To do:
Restate word for word the lines of the data below, from the first through the one that has "from math import pi".

* * * * * * * * *

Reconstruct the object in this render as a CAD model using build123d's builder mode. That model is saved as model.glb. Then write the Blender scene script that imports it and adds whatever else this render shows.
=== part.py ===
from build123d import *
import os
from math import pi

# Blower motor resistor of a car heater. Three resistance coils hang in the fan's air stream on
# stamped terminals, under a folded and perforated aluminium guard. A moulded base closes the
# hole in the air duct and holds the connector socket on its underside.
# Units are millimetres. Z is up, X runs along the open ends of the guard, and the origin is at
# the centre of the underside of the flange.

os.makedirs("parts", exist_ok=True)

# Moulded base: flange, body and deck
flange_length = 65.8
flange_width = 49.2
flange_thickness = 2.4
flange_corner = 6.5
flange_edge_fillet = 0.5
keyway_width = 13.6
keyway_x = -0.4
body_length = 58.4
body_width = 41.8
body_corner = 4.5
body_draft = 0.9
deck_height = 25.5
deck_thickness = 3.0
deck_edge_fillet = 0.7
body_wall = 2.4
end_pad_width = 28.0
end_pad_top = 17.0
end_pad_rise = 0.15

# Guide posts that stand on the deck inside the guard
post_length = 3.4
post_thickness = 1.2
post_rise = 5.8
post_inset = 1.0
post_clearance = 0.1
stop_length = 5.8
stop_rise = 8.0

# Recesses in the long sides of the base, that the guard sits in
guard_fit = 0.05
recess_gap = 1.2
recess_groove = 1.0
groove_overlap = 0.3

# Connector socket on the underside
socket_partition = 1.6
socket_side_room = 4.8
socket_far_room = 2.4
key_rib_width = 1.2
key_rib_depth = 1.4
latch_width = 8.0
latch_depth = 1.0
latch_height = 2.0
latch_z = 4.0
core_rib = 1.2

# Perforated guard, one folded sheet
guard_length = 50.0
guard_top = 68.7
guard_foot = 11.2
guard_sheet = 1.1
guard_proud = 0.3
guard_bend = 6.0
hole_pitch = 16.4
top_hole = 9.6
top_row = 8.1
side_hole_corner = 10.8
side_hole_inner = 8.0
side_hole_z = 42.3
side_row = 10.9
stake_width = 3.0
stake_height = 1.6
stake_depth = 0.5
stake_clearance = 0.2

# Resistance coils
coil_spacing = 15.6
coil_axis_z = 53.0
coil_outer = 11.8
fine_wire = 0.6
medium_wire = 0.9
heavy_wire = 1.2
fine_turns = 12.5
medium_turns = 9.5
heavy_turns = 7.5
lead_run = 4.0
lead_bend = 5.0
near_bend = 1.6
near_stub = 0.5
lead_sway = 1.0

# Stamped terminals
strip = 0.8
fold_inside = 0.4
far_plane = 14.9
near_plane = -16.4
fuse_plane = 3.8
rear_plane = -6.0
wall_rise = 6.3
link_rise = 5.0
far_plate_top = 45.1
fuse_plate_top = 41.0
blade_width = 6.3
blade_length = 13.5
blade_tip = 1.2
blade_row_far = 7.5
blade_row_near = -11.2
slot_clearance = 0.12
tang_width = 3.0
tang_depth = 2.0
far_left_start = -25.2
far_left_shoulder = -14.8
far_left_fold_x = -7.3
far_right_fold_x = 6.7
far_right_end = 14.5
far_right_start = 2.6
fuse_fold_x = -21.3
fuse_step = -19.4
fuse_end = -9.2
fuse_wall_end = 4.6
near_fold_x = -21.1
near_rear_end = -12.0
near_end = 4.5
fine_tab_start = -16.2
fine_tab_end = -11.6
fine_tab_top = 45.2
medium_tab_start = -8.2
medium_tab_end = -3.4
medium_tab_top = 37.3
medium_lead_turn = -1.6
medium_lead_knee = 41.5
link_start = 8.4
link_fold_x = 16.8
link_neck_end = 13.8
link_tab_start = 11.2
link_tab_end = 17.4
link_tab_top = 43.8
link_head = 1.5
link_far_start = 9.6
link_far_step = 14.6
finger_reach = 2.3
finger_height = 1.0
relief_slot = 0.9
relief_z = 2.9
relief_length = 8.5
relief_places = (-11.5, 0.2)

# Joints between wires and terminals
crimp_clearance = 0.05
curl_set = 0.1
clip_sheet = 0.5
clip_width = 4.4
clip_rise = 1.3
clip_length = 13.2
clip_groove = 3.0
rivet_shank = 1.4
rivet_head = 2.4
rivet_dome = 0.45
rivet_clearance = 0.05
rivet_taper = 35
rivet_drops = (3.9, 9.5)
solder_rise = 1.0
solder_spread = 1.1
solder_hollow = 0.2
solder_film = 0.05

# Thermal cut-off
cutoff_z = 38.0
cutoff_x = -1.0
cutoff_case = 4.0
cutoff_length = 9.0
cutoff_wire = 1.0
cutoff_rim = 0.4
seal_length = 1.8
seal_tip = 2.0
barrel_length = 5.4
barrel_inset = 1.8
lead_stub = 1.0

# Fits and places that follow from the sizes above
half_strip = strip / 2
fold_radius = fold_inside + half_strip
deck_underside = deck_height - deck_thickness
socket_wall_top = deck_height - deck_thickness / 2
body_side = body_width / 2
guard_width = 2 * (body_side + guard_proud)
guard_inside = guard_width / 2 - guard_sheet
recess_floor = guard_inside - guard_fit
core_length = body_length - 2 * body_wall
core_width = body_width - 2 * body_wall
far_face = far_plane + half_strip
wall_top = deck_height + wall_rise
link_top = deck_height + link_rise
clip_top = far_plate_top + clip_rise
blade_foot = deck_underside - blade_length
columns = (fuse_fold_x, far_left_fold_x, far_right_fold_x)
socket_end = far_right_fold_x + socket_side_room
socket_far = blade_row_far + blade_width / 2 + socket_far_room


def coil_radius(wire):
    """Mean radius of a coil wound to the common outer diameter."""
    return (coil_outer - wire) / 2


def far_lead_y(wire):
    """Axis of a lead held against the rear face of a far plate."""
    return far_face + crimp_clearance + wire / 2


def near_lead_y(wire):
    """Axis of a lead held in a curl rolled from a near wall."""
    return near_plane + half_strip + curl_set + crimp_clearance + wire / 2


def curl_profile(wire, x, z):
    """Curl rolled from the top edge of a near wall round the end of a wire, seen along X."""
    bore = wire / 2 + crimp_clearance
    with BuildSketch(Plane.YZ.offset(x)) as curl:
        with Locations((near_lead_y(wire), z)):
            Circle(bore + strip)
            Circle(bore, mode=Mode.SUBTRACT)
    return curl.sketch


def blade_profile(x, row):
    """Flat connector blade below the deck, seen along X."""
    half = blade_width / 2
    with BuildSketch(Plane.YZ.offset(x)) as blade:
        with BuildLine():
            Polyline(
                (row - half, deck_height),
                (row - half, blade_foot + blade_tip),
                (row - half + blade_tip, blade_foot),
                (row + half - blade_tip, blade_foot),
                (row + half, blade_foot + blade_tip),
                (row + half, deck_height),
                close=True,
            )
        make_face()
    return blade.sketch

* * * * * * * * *

Written answer:
Reconstruct the object in this render as a CAD model using build123d's builder mode. That model is saved as model.glb. Then write the Blender scene script that imports it and adds whatever else this render shows.
=== part.py ===
from build123d import *
import os
from math import pi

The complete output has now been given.